Published February 20, 2024

Peter Black, Local Journalism Initiative reporter

peterblack@qctonline.com

Feb. 14, 2024

Where is a Marc-Antoine Dequoy when you need him? 

As folks may recall, Dequoy, a player on the Montreal Alouettes football team, unleashed an epic tirade on RDS after his team unexpectedly won the Grey Cup, blasting the Canadian Football League (CFL) powers-that-be for having scarcely a word of French at Tim Hortons Field in Hamilton, where the game was played in November. 

The same scenario basically repeated itself at the NHL All-Star festivities in Toronto recently, which, for the amount of Canada’s other official language to be found, could have been staged in any generic English-speaking city on the planet.

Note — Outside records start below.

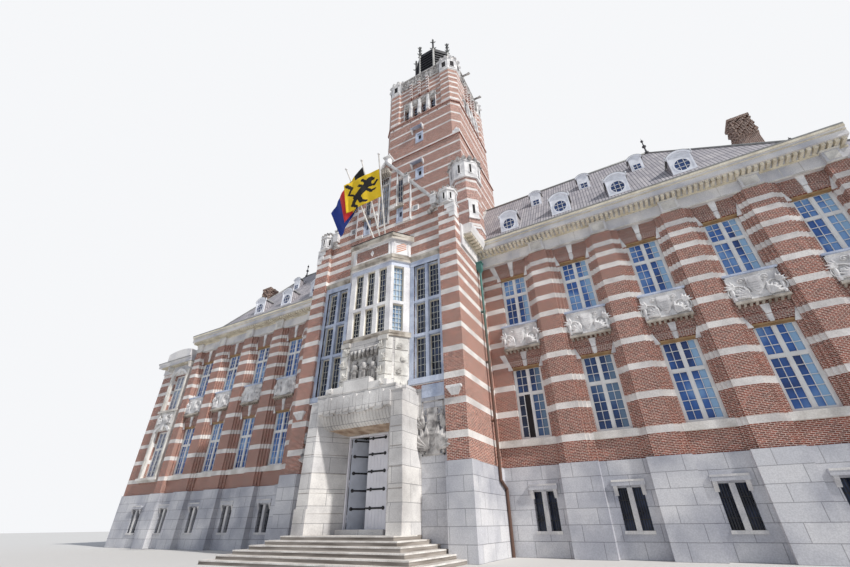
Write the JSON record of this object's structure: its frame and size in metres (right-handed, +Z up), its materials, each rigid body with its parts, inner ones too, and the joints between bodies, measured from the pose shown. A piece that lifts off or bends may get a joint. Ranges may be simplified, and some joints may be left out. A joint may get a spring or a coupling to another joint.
{
  "type": "courthouse, 1:2 scale model",
  "caption": "Banded brick and limestone courthouse: long two-storey wings, gabled centre with oriel and stone portal, tall belfry tower with a dark lantern; 1:2 scale model",
  "frame": {"origin": "on the ground, on the axis of the entrance, under the brick face of the wings", "axes": "+X along the street front to the right seen from the street, -Y towards the street, +Z up"},
  "size_m": [33.5, 11.865, 31.29],
  "materials": {
    "brick": "red-brown brick with pale stone bands",
    "limestone": "weathered pale limestone",
    "slate": "grey slates",
    "plaster": "plain inside surfaces",
    "white_paint": "white paint",
    "glass": "clear panes",
    "dark_paint": "near-black louvres",
    "oak": "dark boards",
    "iron": "black forged straps",
    "flag_cloth": "coloured flag cloth",
    "copper_paint": "aged copper"
  },
  "bodies": {
    "building": {"back_entablature": "limestone", "back_plinth": "limestone", "back_wall": "brick", "centre_floors": "plaster", "centre_front_wall": "brick", "centre_plinths": "limestone", "centre_roofs": "slate", "centre_side_cornices": "limestone", "centre_side_walls": "brick", "chimneys": "brick", "corner_piers": "brick", "door_frame": "oak", "dormers": "white_paint", "downpipes": "copper_paint", "end_bay_surrounds": "limestone", "end_entablatures": "limestone", "end_plinths": "limestone", "end_walls": "brick", "entrance_steps": "limestone", "flagpoles": "white_paint", "flags": "flag_cloth", "flank_windows": "limestone", "front_window_frames": "white_paint", "front_window_glass": "glass", "gable_coping": "limestone", "gables": "brick", "oriel": "limestone", "oriel_base": "limestone", "pier_bases": "limestone", "pinnacles": "limestone", "portal_jambs": "limestone", "portal_lintel": "limestone", "rear_window_frames": "white_paint", "rear_window_glass": "glass", "relief_panels": "limestone", "sill_courses": "limestone", "stair_turrets": "brick", "tower_belfry": "brick", "tower_lantern": "dark_paint", "tower_shaft": "brick", "tower_stage": "brick", "tower_turrets": "limestone", "wing_cornices": "limestone", "wing_floors": "plaster", "wing_front_plinths": "limestone", "wing_front_walls": "brick", "wing_pilasters": "brick", "wing_roofs": "slate"},
    "left_leaf": {"left_door_leaf": "oak", "left_leaf_straps": "iron"},
    "right_leaf": {"right_door_leaf": "oak", "right_leaf_straps": "iron"}
  },
  "joints": [
    {"name": "left_leaf_hinge", "type": "hinge", "parent": "building", "child": "left_leaf", "pos_m": [-0.657, -2.185, 1.75], "axis": [0, 0, 1], "range_deg": [-50, 45]},
    {"name": "right_leaf_hinge", "type": "hinge", "parent": "building", "child": "right_leaf", "pos_m": [0.657, -2.185, 1.75], "axis": [0, 0, -1], "range_deg": [0, 95]}
  ]
}
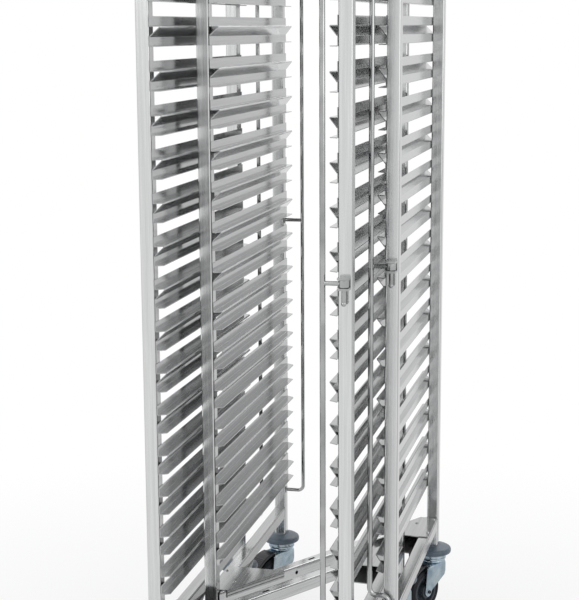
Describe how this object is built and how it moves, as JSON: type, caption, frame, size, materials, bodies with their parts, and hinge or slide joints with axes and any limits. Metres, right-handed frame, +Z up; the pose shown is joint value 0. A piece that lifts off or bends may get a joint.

There was no potential Dequoy equivalent in attendance at the All-Star festivities, most likely because the roster did not include even one francophone player from Quebec. The only Quebec content was non-French-speaking Montreal Canadiens captain Nick Suzuki (from London, Ont.), who was there because all 32 NHL teams got to send a minimum of one player.

The snub – arguably on the same scale as Taylor Swift’s breezy obliviousness to Céline Dion at the Grammys – did not go unnoticed in Canada’s 80 per cent French mother-tongue jurisdiction. 

This comment about the unilingual English All-Star event popped up on my Facebook feed: “The RoC [Rest of Canada] does not have one gram of respect towards the French minority, and considering the Canadian content, it is just another sign that the RoC is rapidly becoming a USA clone. We who believe in a strong, bilingual Canada are not helped by this kind of parochial behaviour in Toronto, or by the NHL. I am disgusted.”

That was from an anglophone Quebecer.

Let us state, for the record, neither the National Hockey League nor Maple Leaf Sports and Entertainment – 37.5 per cent owned by Montreal-based Bell Canada – are legally mandated to promote Canada’s bilingual status. 

That said, surely someone involved in organizing such an extravaganza in Toronto might have put up their hand and said, “Gosh, wouldn’t it be nice if the bilingual version of the national anthem could be sung, eh?” 

Nope, but organizers did manage to find a singer who draped herself in pro-Palestinian protest garb to warble the “Star-Spangled Banner” before the game. 

In more hard-core Quebec nationalist quarters, the All-Star game’s bilingual blindness was largely acknowledged as more of the same. The ever-quotable Journal de Québec/Montréal columnist Mathieu Bock-Coté chose to mock Quebec federalists for putting up with the rampant indifference to Quebec’s French fact.

“For them, it will always be better to negotiate down the defence of Quebec’s interests and reduce its identity than to mark a red line that must not be crossed, otherwise they would choose independence,” Bock-Coté wrote. “They prefer to see the Quebec people drown in English rather than break with federalism.”

A recent Leger poll shows support for sovereignty, despite the Parti Québécois’ recent rocket-riding under leader Paul St-Pierre-Plamondon, at 35 per cent of respondents, 21 points behind support for a united Canada. 

Whether or not a slight at the Grey Cup or NHL All-Star game or any number of compounding examples of disrespect for French – not to mention looming Supreme Court rulings on Quebec “identity” laws – will create what former premier Lucien Bouchard called “winning conditions” for a sovereignty referendum is an open question.

Bock-Coté, though, is more confident. He wrote: “Support for sovereignty is growing. Quebecers are coming back to life. And waking up. The next independence referendum appears on the horizon. The Oui camp has a good chance of winning. History is in progress. The independence of Quebec will be achieved.”

Maybe. One thing seems certain: Quebec independence likely would mean the end of a bilingual Canada from coast to coast to coast, as flawed as it is. And French would not only be scarce at the Grey Cup game, but pretty much everywhere outside the province.

As Dequoy said in nuancing his rant, his “emotions were high” because “I just felt disrespected for me and for my province and for my heritage.”